The Gathering of the Remnant
The Anglican Church received me and put me to work. Ordained to the priesthood on a Saturday, I held the first Sunday service of our Anglican church plant the next day! Though I had felt isolated in seminary, I soon learned that I was not the only one on a similar journey. Like Elijah, who complained that only he was left, I learned that God has a remnant, a group of believers, young and old, who hold by grace to the pure gospel of Christ under the authority of God’s word.
It was also striking to me that these believers came from all denominational backgrounds and none: Episcopalians, Methodists, Presbyterians, Lutherans, Roman Catholics, Evangelicals, Agnostics, and Atheists. For us, Anglicanism began not in a shared denominational tradition, but rather as a shared fidelity to Biblical doctrine as reformed and catholic Christians.

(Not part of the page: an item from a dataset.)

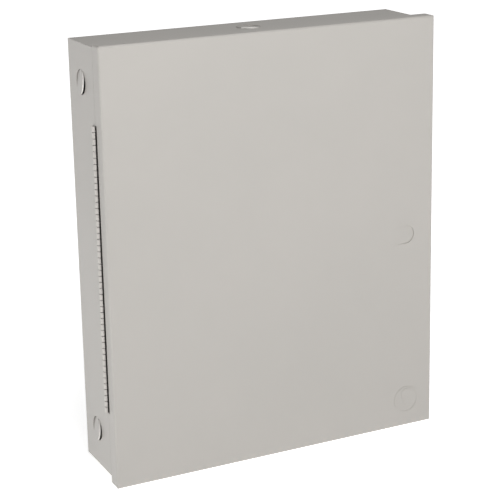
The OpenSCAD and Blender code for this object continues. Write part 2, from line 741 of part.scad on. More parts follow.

Rebuilding the Ancient Ruins
As an Anglican priest and church planter, my goal was not to establish an institution to compete with the Episcopal Church. That would be a mistake for two reasons. First, from a merely tactical level, new Anglican churches will rarely have the inherited resources of the Episcopal Church. If we try to be like the Episcopal Church, we’ll often end up as worse versions of it. But at a deeper level, opposition is rarely a good foundation for building something new. It’s quite easy to become defined by the thing you are most strenuously against.
Instead, my approach has been to draw from the deep wells of the long Anglican tradition. Rather than being defined by the controversies of the 20th century, how about we draw from the wisdom of the previous 1900 years?
Most of all, we should build the church on the foundation of God’s word. We should trust that there is a deep beauty in Biblical doctrine. When we believe it and practice it, we will see the glory of God. In this way, we will fulfill the promise of Isaiah, that God’s people, by his Spirit, will be strengthened for such work:
They shall build up the ancient ruins;
Isaiah 61:4
they shall raise up the former devastations;
they shall repair the ruined cities,
the devastations of many generations.